* What you need to do *
Repeat every line, exactly, from the very first through the one where "finished(dot, body, dot_blue, 60)" appears. Add nothing else.
┌─ Source data
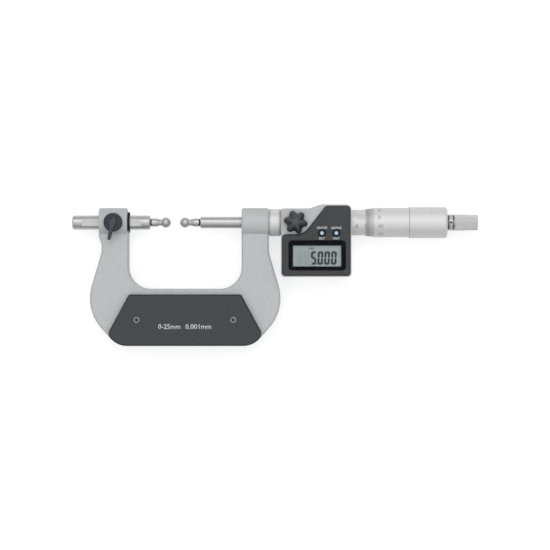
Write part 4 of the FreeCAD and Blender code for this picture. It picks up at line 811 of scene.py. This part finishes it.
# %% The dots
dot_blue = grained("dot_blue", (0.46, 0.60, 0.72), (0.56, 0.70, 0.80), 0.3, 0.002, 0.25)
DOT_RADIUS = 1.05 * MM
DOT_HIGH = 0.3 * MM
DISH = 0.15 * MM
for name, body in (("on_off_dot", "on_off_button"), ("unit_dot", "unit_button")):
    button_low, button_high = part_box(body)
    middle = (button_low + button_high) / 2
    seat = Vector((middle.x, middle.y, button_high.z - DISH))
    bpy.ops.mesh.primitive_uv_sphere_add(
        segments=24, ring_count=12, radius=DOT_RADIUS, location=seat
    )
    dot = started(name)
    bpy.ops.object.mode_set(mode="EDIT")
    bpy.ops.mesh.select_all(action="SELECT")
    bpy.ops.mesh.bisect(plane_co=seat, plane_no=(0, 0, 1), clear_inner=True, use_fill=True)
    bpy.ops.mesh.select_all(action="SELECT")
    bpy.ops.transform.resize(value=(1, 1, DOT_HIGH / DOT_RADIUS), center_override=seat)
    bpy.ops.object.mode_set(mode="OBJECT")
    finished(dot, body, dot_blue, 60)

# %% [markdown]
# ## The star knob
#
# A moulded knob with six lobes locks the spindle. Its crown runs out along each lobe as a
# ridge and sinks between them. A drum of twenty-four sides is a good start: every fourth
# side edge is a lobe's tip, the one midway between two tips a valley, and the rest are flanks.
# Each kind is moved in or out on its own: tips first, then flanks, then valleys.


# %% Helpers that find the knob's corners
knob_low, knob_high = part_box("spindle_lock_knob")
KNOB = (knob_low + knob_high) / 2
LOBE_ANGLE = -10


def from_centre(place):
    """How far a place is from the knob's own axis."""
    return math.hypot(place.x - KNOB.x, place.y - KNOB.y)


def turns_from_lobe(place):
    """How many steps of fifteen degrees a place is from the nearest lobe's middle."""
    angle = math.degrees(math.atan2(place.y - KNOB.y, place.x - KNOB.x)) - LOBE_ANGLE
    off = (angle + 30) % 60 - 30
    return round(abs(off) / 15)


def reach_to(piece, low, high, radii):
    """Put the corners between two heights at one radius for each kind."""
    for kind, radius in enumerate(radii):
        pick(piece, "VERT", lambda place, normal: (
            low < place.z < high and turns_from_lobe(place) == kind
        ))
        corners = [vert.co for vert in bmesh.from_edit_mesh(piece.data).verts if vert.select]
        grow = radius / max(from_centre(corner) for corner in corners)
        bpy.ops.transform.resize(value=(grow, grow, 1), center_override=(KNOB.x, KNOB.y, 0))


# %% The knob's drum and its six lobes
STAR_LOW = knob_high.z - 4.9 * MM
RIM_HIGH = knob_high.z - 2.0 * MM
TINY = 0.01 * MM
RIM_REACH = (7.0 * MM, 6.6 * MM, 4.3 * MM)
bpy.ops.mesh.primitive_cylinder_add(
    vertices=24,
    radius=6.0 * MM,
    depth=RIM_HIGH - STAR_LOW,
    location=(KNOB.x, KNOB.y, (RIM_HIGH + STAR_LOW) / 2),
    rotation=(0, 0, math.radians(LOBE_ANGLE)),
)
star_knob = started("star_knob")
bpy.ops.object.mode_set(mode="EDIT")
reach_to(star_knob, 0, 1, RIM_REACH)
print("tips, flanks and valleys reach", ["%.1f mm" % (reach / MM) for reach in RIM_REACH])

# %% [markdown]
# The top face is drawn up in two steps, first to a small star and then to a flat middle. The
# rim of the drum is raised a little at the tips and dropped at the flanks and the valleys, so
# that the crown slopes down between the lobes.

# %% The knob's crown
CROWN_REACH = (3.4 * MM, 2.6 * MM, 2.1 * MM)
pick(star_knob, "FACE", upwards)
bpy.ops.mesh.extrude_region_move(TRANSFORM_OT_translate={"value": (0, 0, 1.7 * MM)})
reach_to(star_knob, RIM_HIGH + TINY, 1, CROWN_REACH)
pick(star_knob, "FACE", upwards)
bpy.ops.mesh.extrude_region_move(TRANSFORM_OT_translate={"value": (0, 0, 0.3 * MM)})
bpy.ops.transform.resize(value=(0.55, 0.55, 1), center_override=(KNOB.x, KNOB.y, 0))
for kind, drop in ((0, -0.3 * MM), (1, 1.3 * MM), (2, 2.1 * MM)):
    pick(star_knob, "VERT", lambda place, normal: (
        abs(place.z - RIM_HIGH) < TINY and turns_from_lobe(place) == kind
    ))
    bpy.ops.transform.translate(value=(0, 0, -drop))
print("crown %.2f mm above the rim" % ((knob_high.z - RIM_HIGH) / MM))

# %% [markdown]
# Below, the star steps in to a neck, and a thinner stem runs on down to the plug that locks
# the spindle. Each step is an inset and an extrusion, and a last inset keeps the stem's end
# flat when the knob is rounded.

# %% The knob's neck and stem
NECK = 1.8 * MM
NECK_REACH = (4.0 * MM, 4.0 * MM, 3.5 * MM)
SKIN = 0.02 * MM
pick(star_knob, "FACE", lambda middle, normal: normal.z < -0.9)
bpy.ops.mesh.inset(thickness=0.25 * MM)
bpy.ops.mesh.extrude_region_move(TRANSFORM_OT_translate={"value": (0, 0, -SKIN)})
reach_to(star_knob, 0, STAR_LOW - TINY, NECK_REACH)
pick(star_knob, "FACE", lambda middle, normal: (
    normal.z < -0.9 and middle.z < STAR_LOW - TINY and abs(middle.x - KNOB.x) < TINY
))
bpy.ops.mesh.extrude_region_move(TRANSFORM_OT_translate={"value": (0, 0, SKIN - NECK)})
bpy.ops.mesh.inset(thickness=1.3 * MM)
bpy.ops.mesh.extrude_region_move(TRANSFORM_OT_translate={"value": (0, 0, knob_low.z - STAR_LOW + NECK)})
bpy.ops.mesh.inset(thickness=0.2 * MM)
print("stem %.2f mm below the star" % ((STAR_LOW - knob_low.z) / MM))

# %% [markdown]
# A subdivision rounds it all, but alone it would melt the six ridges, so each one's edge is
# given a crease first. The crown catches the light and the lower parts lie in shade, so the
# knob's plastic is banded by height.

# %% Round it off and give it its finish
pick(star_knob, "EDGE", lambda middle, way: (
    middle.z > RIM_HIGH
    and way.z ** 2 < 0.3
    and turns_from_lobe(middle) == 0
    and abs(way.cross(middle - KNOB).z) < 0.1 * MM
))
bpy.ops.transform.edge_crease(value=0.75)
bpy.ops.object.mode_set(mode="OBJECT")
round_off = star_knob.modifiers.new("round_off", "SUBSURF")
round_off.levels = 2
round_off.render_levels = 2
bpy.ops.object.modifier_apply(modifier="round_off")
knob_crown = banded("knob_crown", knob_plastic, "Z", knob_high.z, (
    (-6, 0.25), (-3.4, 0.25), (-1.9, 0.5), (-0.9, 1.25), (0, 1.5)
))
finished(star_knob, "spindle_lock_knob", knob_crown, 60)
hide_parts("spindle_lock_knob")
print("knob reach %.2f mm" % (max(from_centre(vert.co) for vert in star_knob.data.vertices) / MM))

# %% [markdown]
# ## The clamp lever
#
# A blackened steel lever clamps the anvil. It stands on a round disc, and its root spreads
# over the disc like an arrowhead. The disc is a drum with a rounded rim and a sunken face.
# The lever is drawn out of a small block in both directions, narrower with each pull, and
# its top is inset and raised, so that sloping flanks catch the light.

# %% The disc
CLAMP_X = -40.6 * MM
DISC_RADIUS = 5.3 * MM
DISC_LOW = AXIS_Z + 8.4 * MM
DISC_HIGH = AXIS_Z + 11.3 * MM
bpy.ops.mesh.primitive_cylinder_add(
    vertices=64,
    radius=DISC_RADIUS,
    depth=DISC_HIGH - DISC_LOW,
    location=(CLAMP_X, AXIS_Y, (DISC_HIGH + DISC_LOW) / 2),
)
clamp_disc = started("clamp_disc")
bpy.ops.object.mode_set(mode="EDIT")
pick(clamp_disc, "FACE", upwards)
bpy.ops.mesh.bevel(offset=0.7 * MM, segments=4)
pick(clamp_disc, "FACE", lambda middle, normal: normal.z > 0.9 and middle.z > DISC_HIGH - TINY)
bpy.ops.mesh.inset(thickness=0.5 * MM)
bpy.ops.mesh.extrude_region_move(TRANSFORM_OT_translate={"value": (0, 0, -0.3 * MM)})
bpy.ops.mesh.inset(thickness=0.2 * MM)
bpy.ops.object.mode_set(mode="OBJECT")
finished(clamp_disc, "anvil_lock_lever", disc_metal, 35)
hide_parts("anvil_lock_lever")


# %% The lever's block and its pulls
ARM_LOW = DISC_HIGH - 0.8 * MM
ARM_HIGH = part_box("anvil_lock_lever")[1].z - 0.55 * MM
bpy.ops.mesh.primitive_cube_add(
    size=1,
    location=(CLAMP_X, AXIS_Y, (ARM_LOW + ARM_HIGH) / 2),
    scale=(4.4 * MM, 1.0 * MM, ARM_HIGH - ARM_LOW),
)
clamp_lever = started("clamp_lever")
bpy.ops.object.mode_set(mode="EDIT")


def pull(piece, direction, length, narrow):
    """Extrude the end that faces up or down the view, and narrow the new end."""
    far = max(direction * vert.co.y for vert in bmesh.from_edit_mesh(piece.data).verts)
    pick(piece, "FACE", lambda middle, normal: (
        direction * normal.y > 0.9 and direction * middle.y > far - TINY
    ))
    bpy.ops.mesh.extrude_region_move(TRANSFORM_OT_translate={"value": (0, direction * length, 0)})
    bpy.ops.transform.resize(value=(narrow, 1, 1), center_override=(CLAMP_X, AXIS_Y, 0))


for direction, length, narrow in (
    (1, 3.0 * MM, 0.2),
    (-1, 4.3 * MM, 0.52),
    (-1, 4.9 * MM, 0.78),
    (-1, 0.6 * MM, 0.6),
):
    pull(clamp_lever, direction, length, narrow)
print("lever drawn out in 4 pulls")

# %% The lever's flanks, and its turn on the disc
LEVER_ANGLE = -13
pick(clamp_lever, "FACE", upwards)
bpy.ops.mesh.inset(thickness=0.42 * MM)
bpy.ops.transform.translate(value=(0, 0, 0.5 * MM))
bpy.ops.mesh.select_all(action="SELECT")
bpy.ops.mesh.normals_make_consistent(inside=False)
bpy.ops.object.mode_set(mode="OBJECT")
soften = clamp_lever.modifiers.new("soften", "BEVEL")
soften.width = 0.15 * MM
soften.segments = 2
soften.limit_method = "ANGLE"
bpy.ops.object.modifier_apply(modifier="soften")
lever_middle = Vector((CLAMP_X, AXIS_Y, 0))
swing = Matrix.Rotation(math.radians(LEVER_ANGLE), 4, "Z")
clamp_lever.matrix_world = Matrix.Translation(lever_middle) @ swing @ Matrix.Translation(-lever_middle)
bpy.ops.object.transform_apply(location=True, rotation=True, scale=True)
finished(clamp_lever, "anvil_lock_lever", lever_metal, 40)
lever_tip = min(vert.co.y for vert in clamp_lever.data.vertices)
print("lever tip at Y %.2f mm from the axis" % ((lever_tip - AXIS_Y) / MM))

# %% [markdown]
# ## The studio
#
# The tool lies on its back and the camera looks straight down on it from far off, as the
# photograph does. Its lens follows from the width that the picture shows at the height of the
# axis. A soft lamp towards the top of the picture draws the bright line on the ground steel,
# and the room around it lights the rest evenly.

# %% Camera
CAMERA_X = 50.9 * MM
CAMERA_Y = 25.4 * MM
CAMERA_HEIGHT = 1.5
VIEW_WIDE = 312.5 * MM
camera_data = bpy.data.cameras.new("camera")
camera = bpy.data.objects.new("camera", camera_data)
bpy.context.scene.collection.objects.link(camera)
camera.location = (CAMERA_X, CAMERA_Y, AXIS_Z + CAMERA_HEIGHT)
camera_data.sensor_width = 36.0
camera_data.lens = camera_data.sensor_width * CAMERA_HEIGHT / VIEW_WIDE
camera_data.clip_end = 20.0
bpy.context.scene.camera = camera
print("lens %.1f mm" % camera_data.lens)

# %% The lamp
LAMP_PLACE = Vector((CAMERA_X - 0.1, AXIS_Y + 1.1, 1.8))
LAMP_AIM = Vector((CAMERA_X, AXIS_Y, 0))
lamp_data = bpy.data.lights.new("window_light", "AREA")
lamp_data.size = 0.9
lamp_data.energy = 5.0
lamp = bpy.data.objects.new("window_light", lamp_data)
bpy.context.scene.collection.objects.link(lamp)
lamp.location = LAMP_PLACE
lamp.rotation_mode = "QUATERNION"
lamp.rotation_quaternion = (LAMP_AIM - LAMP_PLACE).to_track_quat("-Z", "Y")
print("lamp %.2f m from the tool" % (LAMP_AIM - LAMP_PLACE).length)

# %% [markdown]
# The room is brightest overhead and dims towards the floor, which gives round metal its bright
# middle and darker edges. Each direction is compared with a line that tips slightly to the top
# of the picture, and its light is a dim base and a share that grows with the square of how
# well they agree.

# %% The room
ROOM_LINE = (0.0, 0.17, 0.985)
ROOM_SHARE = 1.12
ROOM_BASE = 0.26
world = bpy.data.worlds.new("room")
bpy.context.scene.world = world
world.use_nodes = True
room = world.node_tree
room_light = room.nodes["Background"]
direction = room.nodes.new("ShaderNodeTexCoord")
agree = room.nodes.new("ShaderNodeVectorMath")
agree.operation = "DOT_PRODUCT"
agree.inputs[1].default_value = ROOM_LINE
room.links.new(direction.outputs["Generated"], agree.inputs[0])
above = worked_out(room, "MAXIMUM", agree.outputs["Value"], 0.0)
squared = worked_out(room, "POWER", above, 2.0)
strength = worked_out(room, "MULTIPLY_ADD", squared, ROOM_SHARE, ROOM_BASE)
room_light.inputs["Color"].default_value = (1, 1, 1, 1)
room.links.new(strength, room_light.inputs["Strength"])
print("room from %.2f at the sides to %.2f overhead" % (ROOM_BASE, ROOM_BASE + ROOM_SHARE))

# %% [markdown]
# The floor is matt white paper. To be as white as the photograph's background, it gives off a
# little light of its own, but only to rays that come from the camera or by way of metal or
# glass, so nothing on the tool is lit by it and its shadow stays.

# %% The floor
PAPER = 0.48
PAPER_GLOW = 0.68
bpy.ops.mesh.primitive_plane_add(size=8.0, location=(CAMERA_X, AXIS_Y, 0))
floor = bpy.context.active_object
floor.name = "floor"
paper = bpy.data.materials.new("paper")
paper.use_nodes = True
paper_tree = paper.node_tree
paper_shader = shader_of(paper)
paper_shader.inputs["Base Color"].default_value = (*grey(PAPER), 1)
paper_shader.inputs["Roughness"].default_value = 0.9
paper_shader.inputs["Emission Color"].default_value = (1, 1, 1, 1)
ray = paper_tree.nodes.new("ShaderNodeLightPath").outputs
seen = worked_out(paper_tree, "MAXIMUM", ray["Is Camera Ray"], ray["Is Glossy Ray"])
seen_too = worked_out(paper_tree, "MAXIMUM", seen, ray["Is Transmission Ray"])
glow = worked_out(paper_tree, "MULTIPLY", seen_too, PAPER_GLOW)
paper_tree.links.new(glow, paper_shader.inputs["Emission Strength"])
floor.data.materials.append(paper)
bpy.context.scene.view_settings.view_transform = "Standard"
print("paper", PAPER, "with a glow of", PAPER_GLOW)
└─
* Answer to this task *
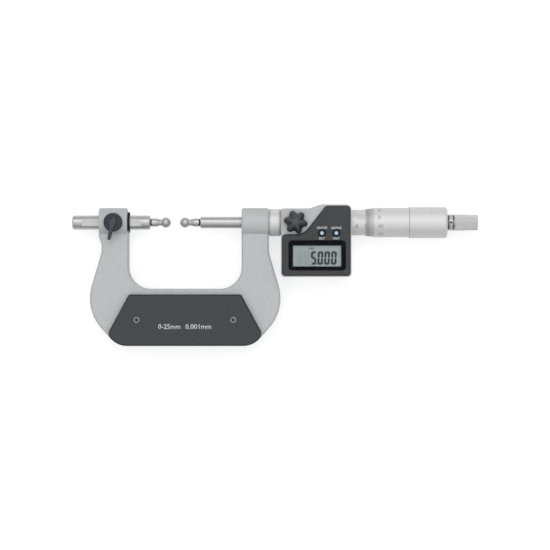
Write part 4 of the FreeCAD and Blender code for this picture. It picks up at line 811 of scene.py. This part finishes it.
# %% The dots
dot_blue = grained("dot_blue", (0.46, 0.60, 0.72), (0.56, 0.70, 0.80), 0.3, 0.002, 0.25)
DOT_RADIUS = 1.05 * MM
DOT_HIGH = 0.3 * MM
DISH = 0.15 * MM
for name, body in (("on_off_dot", "on_off_button"), ("unit_dot", "unit_button")):
    button_low, button_high = part_box(body)
    middle = (button_low + button_high) / 2
    seat = Vector((middle.x, middle.y, button_high.z - DISH))
    bpy.ops.mesh.primitive_uv_sphere_add(
        segments=24, ring_count=12, radius=DOT_RADIUS, location=seat
    )
    dot = started(name)
    bpy.ops.object.mode_set(mode="EDIT")
    bpy.ops.mesh.select_all(action="SELECT")
    bpy.ops.mesh.bisect(plane_co=seat, plane_no=(0, 0, 1), clear_inner=True, use_fill=True)
    bpy.ops.mesh.select_all(action="SELECT")
    bpy.ops.transform.resize(value=(1, 1, DOT_HIGH / DOT_RADIUS), center_override=seat)
    bpy.ops.object.mode_set(mode="OBJECT")
    finished(dot, body, dot_blue, 60)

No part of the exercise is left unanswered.